*Recorded information*:
○ ○ ○ ○ ○ ○ ○

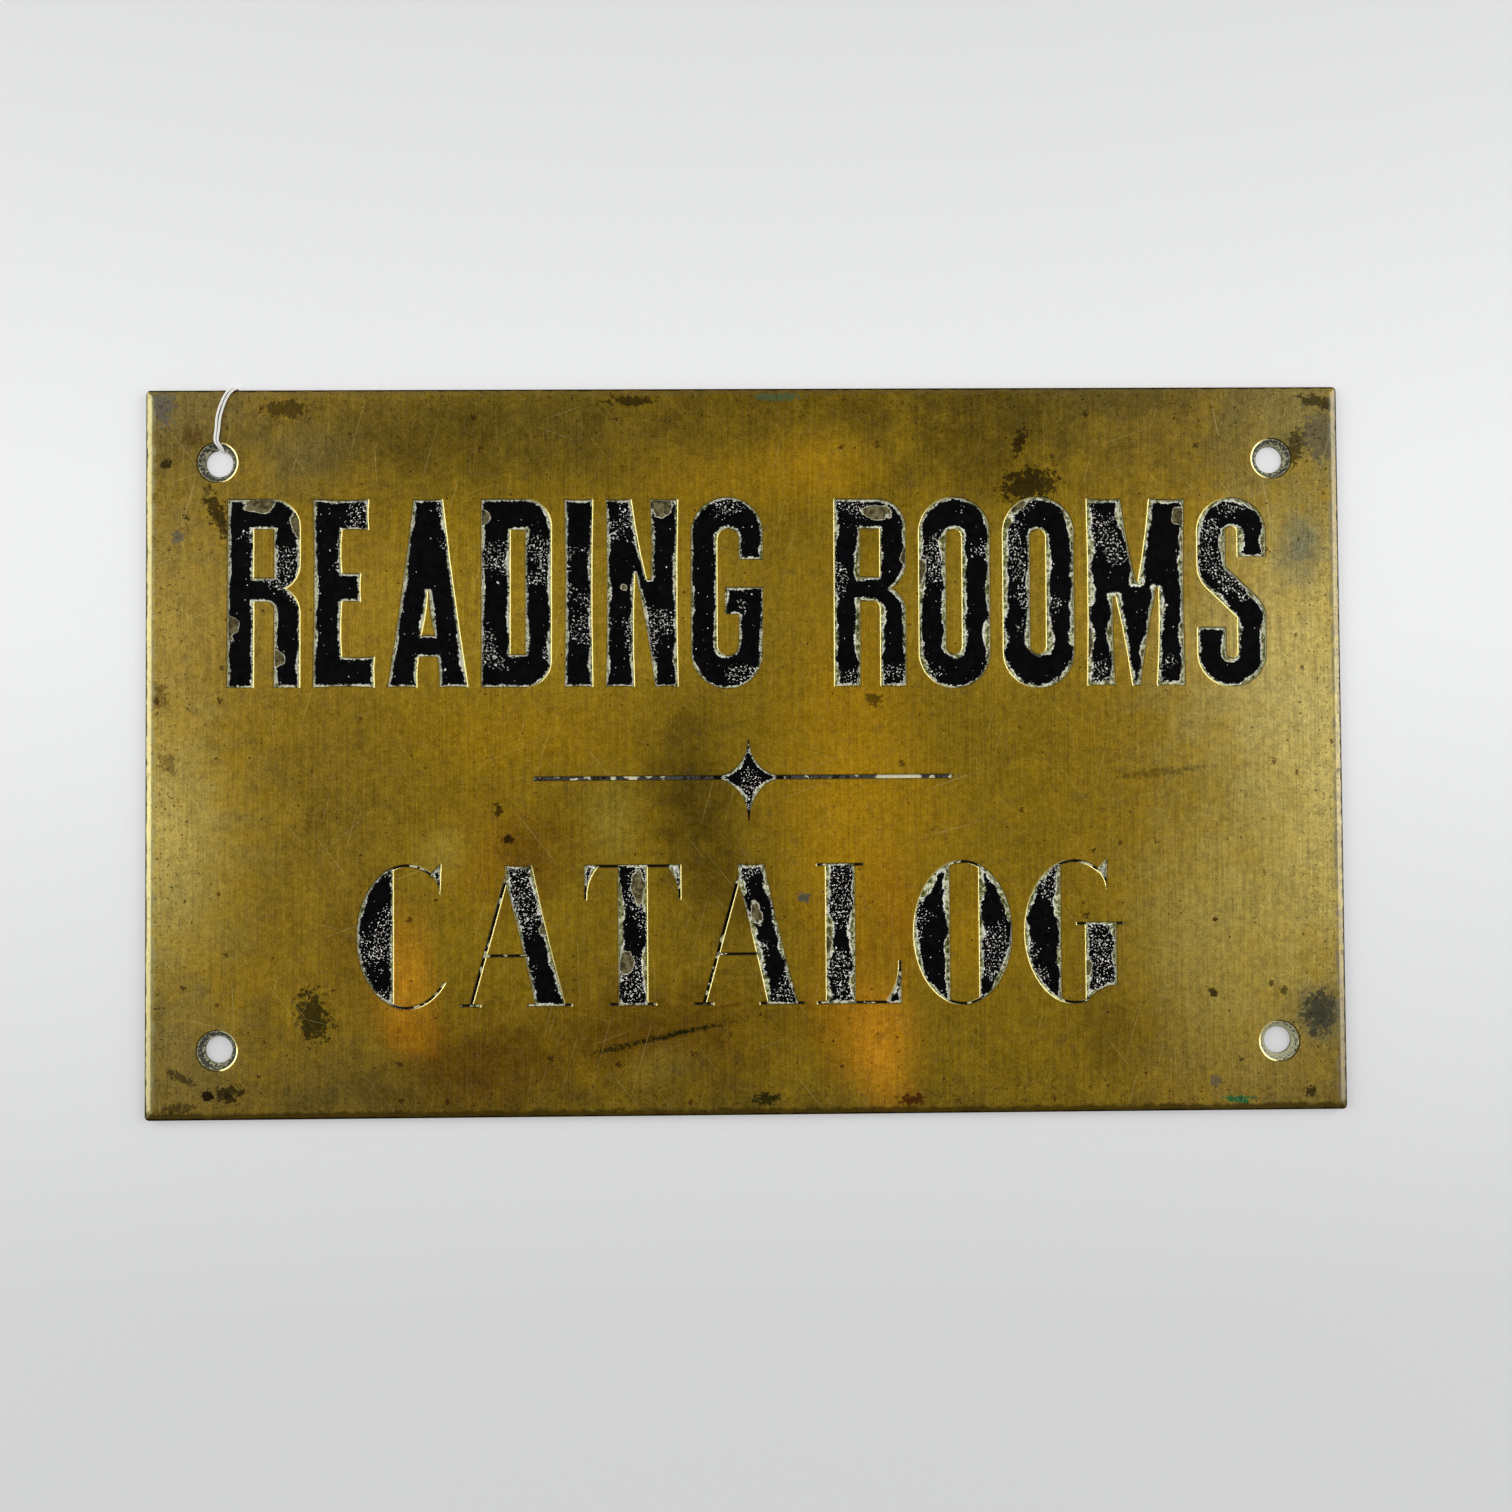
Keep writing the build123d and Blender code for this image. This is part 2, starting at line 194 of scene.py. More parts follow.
class Paint:
    """A material written as an expression: each method adds nodes and returns an output."""

    def __init__(self, name):
        self.material = bpy.data.materials.new(name)
        self.material.use_nodes = True
        self.nodes = self.material.node_tree.nodes
        self.links = self.material.node_tree.links
        self.shader = self.nodes["Principled BSDF"]
        metres = self.nodes.new("ShaderNodeTexCoord").outputs["Object"]
        self.place = self.vector("MULTIPLY", metres, (1 / MM, 1 / MM, 1 / MM))
        self.x, self.y, self.z = self.make("ShaderNodeSeparateXYZ", self.place).outputs
        self.flat = self.vector("MULTIPLY_ADD", self.place, (1, 1, 0), (0, 0, 1))   # x, y and 1

    def make(self, kind, *values, **settings):
        """A new node with these settings, and its first inputs linked or set to values."""
        node = self.nodes.new(kind)
        for name, value in settings.items():
            setattr(node, name, value)
        for socket, value in zip(node.inputs, values):
            self.feed(socket, value)
        return node

    def feed(self, socket, value):
        if isinstance(value, bpy.types.NodeSocket):
            self.links.new(value, socket)
        else:
            socket.default_value = value

    def vector(self, operation, *values):
        return self.make("ShaderNodeVectorMath", *values, operation=operation).outputs[0]

    def math(self, operation, *values):
        return self.make("ShaderNodeMath", *values, operation=operation).outputs[0]

    def add(self, *values):
        total = values[0]
        for value in values[1:]:
            total = self.math("ADD", total, value)
        return total

    def times(self, *values):
        total = values[0]
        for value in values[1:]:
            total = self.math("MULTIPLY", total, value)
        return total

    def most(self, *values):
        total = values[0]
        for value in values[1:]:
            total = self.math("MAXIMUM", total, value)
        return total

    def ramp(self, value, low, high, to_low=0.0, to_high=1.0):
        """Smooth step from to_low at low to to_high at high. low may be the larger."""
        return self.make("ShaderNodeMapRange", value, low, high, to_low, to_high,
                         interpolation_type="SMOOTHSTEP").outputs[0]

    def swing(self, value, amount):
        """A noise's usual range spread over -amount to amount."""
        return self.ramp(value, 0.3, 0.7, -amount, amount)

    def texture(self, place, detail, rough):
        """Noise from 0 to 1 with waves one unit long."""
        node = self.make("ShaderNodeTexNoise", place)
        node.inputs["Scale"].default_value = 1.0
        node.inputs["Detail"].default_value = detail
        node.inputs["Roughness"].default_value = rough
        return node.outputs["Fac"]

    def noise(self, per_mm, seed, detail=2.0, rough=0.5):
        """Noise from 0 to 1 with per_mm waves a millimetre: one number, or one for each axis."""
        factors = (per_mm,) * 3 if isinstance(per_mm, (int, float)) else per_mm
        shift = [step * seed for step in SEED_STEP]
        return self.texture(self.vector("MULTIPLY_ADD", self.place, factors, shift), detail, rough)

    def blot(self, x, y, across, along, turn=0.0, soft=1.0, ragged=None):
        """1 in the middle of an ellipse with these half sizes, and 0 outside it. soft is the share
        of it that fades, and ragged a noise that breaks its edge."""
        c, s = cos_sin(turn)
        u = self.dot((c / across, s / across, -(x * c + y * s) / across))
        v = self.dot((-s / along, c / along, (x * s - y * c) / along))
        length = self.math("SQRT", self.math("MULTIPLY_ADD", u, u, self.times(v, v)))
        if ragged is not None:
            length = self.math("ADD", length, ragged)
        return self.ramp(length, 1.0, 1.0 - soft)

    def dot(self, factors):
        """x and y times the first two factors, plus the third."""
        node = self.make("ShaderNodeVectorMath", self.flat, factors, operation="DOT_PRODUCT")
        return node.outputs["Value"]

    def spots(self, spacing, radius, share, seed, ragged):
        """1 inside spots of up to this radius, in a share of the cells that are spacing wide.
        ragged is a noise that breaks their outlines."""
        place = self.vector("MULTIPLY_ADD", self.flat, (1 / spacing, 1 / spacing, 0), (seed, 2 * seed, 0))
        cells = self.make("ShaderNodeTexVoronoi", place, voronoi_dimensions="2D")
        cells.inputs["Scale"].default_value = 1.0
        pick, size, _ = self.make("ShaderNodeSeparateColor", cells.outputs["Color"]).outputs
        reach = self.times(self.ramp(size, 0.0, 1.0, 0.35, 1.0), radius / spacing)
        length = self.add(self.math("DIVIDE", cells.outputs["Distance"], reach), ragged)
        covered = self.ramp(length, 1.0, 0.7)
        return self.times(covered, self.math("LESS_THAN", pick, share))

    def hairs(self, turn, seed, rare):
        """Fine straight lines along one direction: 1 on a line. rare sets how few there are."""
        c, s = cos_sin(turn)
        along, across = self.dot((c, s, 0)), self.dot((-s, c, 0))
        place = self.make("ShaderNodeCombineXYZ", self.times(along, HAIR_WAVES[0]),
                          self.times(across, HAIR_WAVES[1]), seed)
        return self.ramp(self.texture(place.outputs[0], 2.0, 0.5), rare, rare + 0.05)

    def mix(self, amount, first, second, blend="MIX"):
        node = self.make("ShaderNodeMix", data_type="RGBA", blend_type=blend)
        for socket, value in ((0, amount), (6, first), (7, second)):   # the sockets used for colours
            self.feed(node.inputs[socket], value)
        return node.outputs[2]

    def tint(self, base, red, green, blue, blend="MULTIPLY"):
        """A colour multiplied by three numbers, or blended with them in another way."""
        return self.mix(1.0, base, self.make("ShaderNodeCombineColor", red, green, blue).outputs[0], blend)

    def field(self, name):
        """A number stored on the mesh's points."""
        node = self.make("ShaderNodeAttribute", attribute_name=name)
        return node.outputs["Fac"]

    def soft_edges(self, radius):
        """The normal smoothed across edges within this radius, and 1 where it turns."""
        node = self.make("ShaderNodeBevel", radius * MM)
        node.samples = 6
        flat = self.make("ShaderNodeNewGeometry").outputs["True Normal"]
        same = self.make("ShaderNodeVectorMath", node.outputs[0], flat, operation="DOT_PRODUCT")
        return node.outputs[0], self.ramp(same.outputs["Value"], 0.992, 0.955)

    def bump(self, height, distance, strength, normal=None):
        node = self.make("ShaderNodeBump")
        if normal is not None:
            self.feed(node.inputs["Normal"], normal)
        self.feed(node.inputs["Height"], height)
        node.inputs["Distance"].default_value = distance * MM
        node.inputs["Strength"].default_value = strength
        return node.outputs["Normal"]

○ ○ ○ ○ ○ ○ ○

*Task statement*: Write down the full listing again, exactly.

*Exercise answer*:
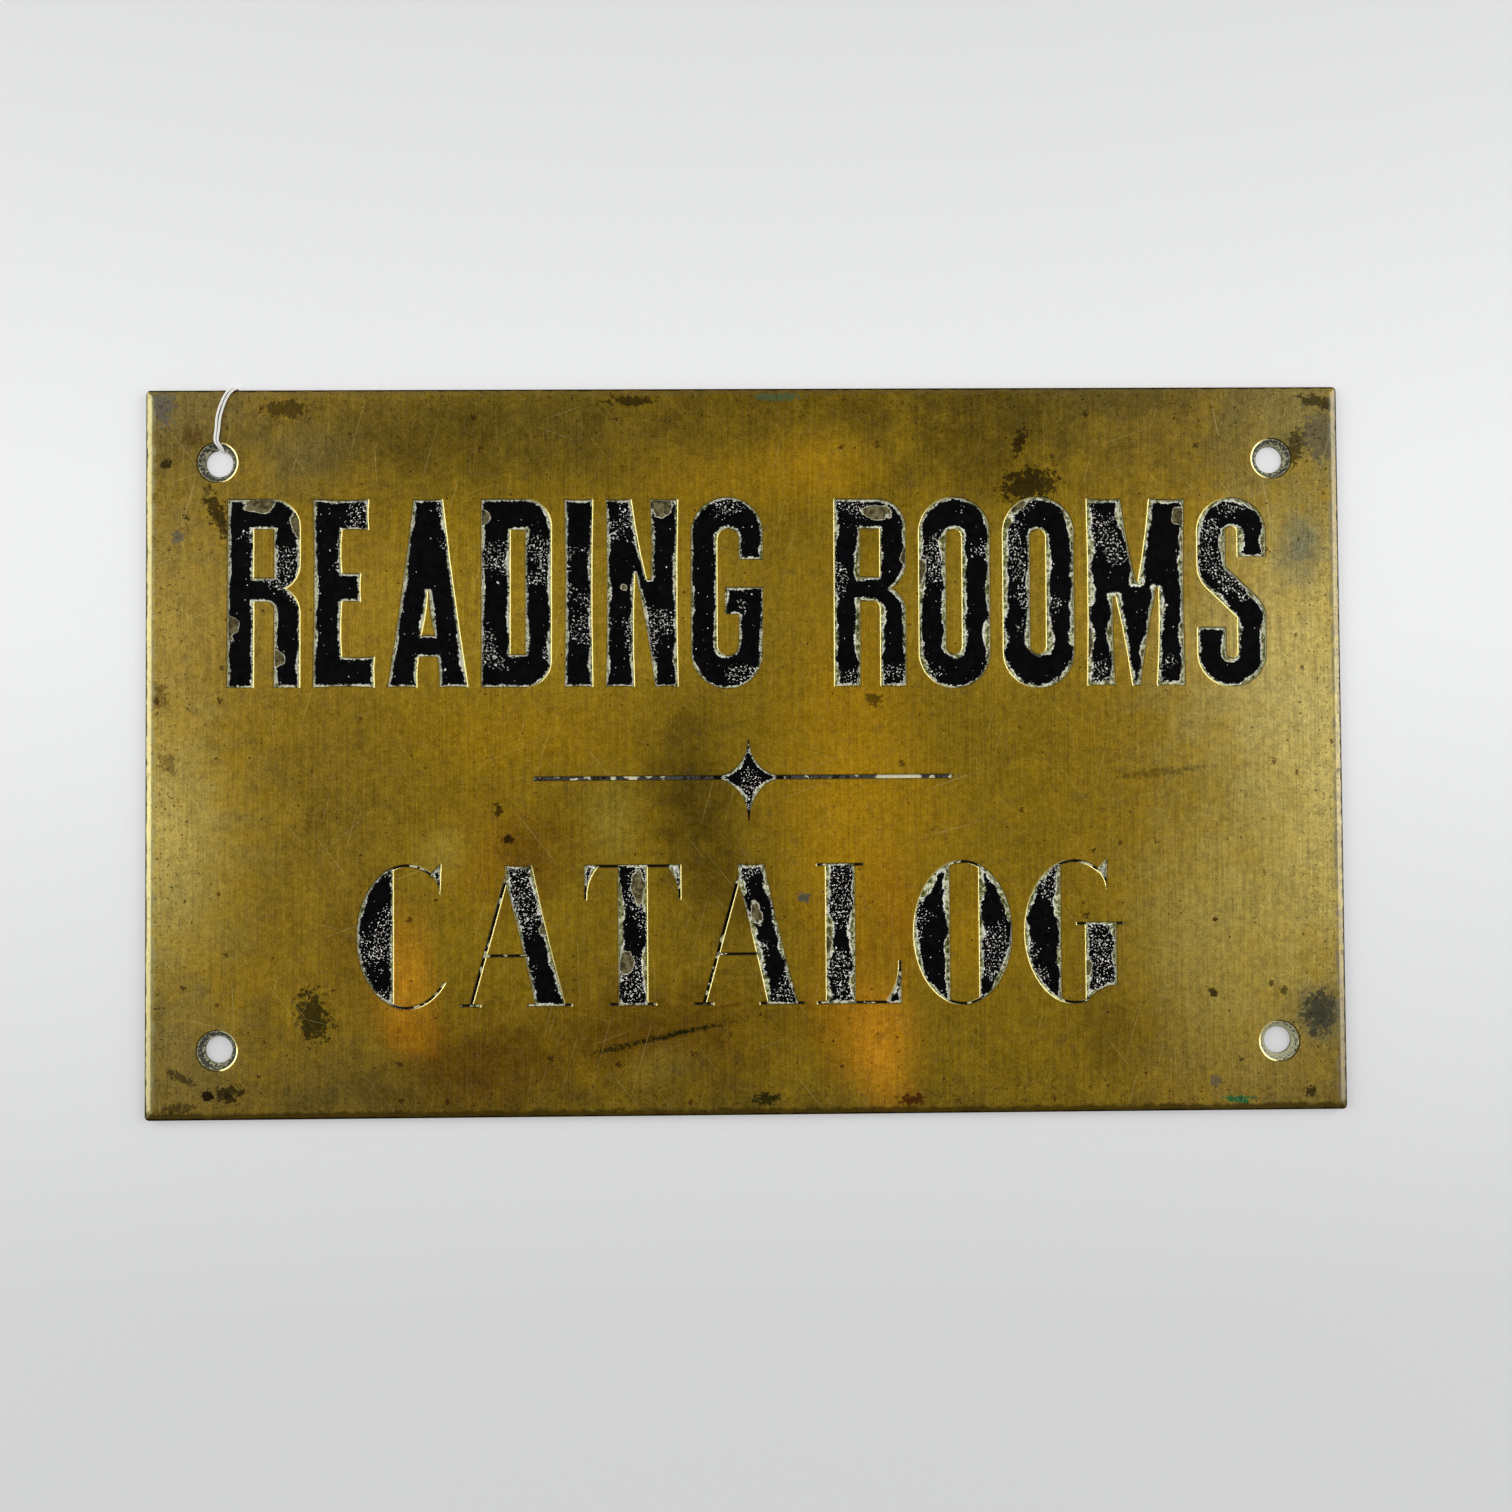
Keep writing the build123d and Blender code for this image. This is part 2, starting at line 194 of scene.py. More parts follow.
class Paint:
    """A material written as an expression: each method adds nodes and returns an output."""

    def __init__(self, name):
        self.material = bpy.data.materials.new(name)
        self.material.use_nodes = True
        self.nodes = self.material.node_tree.nodes
        self.links = self.material.node_tree.links
        self.shader = self.nodes["Principled BSDF"]
        metres = self.nodes.new("ShaderNodeTexCoord").outputs["Object"]
        self.place = self.vector("MULTIPLY", metres, (1 / MM, 1 / MM, 1 / MM))
        self.x, self.y, self.z = self.make("ShaderNodeSeparateXYZ", self.place).outputs
        self.flat = self.vector("MULTIPLY_ADD", self.place, (1, 1, 0), (0, 0, 1))   # x, y and 1

    def make(self, kind, *values, **settings):
        """A new node with these settings, and its first inputs linked or set to values."""
        node = self.nodes.new(kind)
        for name, value in settings.items():
            setattr(node, name, value)
        for socket, value in zip(node.inputs, values):
            self.feed(socket, value)
        return node

    def feed(self, socket, value):
        if isinstance(value, bpy.types.NodeSocket):
            self.links.new(value, socket)
        else:
            socket.default_value = value

    def vector(self, operation, *values):
        return self.make("ShaderNodeVectorMath", *values, operation=operation).outputs[0]

    def math(self, operation, *values):
        return self.make("ShaderNodeMath", *values, operation=operation).outputs[0]

    def add(self, *values):
        total = values[0]
        for value in values[1:]:
            total = self.math("ADD", total, value)
        return total

    def times(self, *values):
        total = values[0]
        for value in values[1:]:
            total = self.math("MULTIPLY", total, value)
        return total

    def most(self, *values):
        total = values[0]
        for value in values[1:]:
            total = self.math("MAXIMUM", total, value)
        return total

    def ramp(self, value, low, high, to_low=0.0, to_high=1.0):
        """Smooth step from to_low at low to to_high at high. low may be the larger."""
        return self.make("ShaderNodeMapRange", value, low, high, to_low, to_high,
                         interpolation_type="SMOOTHSTEP").outputs[0]

    def swing(self, value, amount):
        """A noise's usual range spread over -amount to amount."""
        return self.ramp(value, 0.3, 0.7, -amount, amount)

    def texture(self, place, detail, rough):
        """Noise from 0 to 1 with waves one unit long."""
        node = self.make("ShaderNodeTexNoise", place)
        node.inputs["Scale"].default_value = 1.0
        node.inputs["Detail"].default_value = detail
        node.inputs["Roughness"].default_value = rough
        return node.outputs["Fac"]

    def noise(self, per_mm, seed, detail=2.0, rough=0.5):
        """Noise from 0 to 1 with per_mm waves a millimetre: one number, or one for each axis."""
        factors = (per_mm,) * 3 if isinstance(per_mm, (int, float)) else per_mm
        shift = [step * seed for step in SEED_STEP]
        return self.texture(self.vector("MULTIPLY_ADD", self.place, factors, shift), detail, rough)

    def blot(self, x, y, across, along, turn=0.0, soft=1.0, ragged=None):
        """1 in the middle of an ellipse with these half sizes, and 0 outside it. soft is the share
        of it that fades, and ragged a noise that breaks its edge."""
        c, s = cos_sin(turn)
        u = self.dot((c / across, s / across, -(x * c + y * s) / across))
        v = self.dot((-s / along, c / along, (x * s - y * c) / along))
        length = self.math("SQRT", self.math("MULTIPLY_ADD", u, u, self.times(v, v)))
        if ragged is not None:
            length = self.math("ADD", length, ragged)
        return self.ramp(length, 1.0, 1.0 - soft)

    def dot(self, factors):
        """x and y times the first two factors, plus the third."""
        node = self.make("ShaderNodeVectorMath", self.flat, factors, operation="DOT_PRODUCT")
        return node.outputs["Value"]

    def spots(self, spacing, radius, share, seed, ragged):
        """1 inside spots of up to this radius, in a share of the cells that are spacing wide.
        ragged is a noise that breaks their outlines."""
        place = self.vector("MULTIPLY_ADD", self.flat, (1 / spacing, 1 / spacing, 0), (seed, 2 * seed, 0))
        cells = self.make("ShaderNodeTexVoronoi", place, voronoi_dimensions="2D")
        cells.inputs["Scale"].default_value = 1.0
        pick, size, _ = self.make("ShaderNodeSeparateColor", cells.outputs["Color"]).outputs
        reach = self.times(self.ramp(size, 0.0, 1.0, 0.35, 1.0), radius / spacing)
        length = self.add(self.math("DIVIDE", cells.outputs["Distance"], reach), ragged)
        covered = self.ramp(length, 1.0, 0.7)
        return self.times(covered, self.math("LESS_THAN", pick, share))

    def hairs(self, turn, seed, rare):
        """Fine straight lines along one direction: 1 on a line. rare sets how few there are."""
        c, s = cos_sin(turn)
        along, across = self.dot((c, s, 0)), self.dot((-s, c, 0))
        place = self.make("ShaderNodeCombineXYZ", self.times(along, HAIR_WAVES[0]),
                          self.times(across, HAIR_WAVES[1]), seed)
        return self.ramp(self.texture(place.outputs[0], 2.0, 0.5), rare, rare + 0.05)

    def mix(self, amount, first, second, blend="MIX"):
        node = self.make("ShaderNodeMix", data_type="RGBA", blend_type=blend)
        for socket, value in ((0, amount), (6, first), (7, second)):   # the sockets used for colours
            self.feed(node.inputs[socket], value)
        return node.outputs[2]

    def tint(self, base, red, green, blue, blend="MULTIPLY"):
        """A colour multiplied by three numbers, or blended with them in another way."""
        return self.mix(1.0, base, self.make("ShaderNodeCombineColor", red, green, blue).outputs[0], blend)

    def field(self, name):
        """A number stored on the mesh's points."""
        node = self.make("ShaderNodeAttribute", attribute_name=name)
        return node.outputs["Fac"]

    def soft_edges(self, radius):
        """The normal smoothed across edges within this radius, and 1 where it turns."""
        node = self.make("ShaderNodeBevel", radius * MM)
        node.samples = 6
        flat = self.make("ShaderNodeNewGeometry").outputs["True Normal"]
        same = self.make("ShaderNodeVectorMath", node.outputs[0], flat, operation="DOT_PRODUCT")
        return node.outputs[0], self.ramp(same.outputs["Value"], 0.992, 0.955)

    def bump(self, height, distance, strength, normal=None):
        node = self.make("ShaderNodeBump")
        if normal is not None:
            self.feed(node.inputs["Normal"], normal)
        self.feed(node.inputs["Height"], height)
        node.inputs["Distance"].default_value = distance * MM
        node.inputs["Strength"].default_value = strength
        return node.outputs["Normal"]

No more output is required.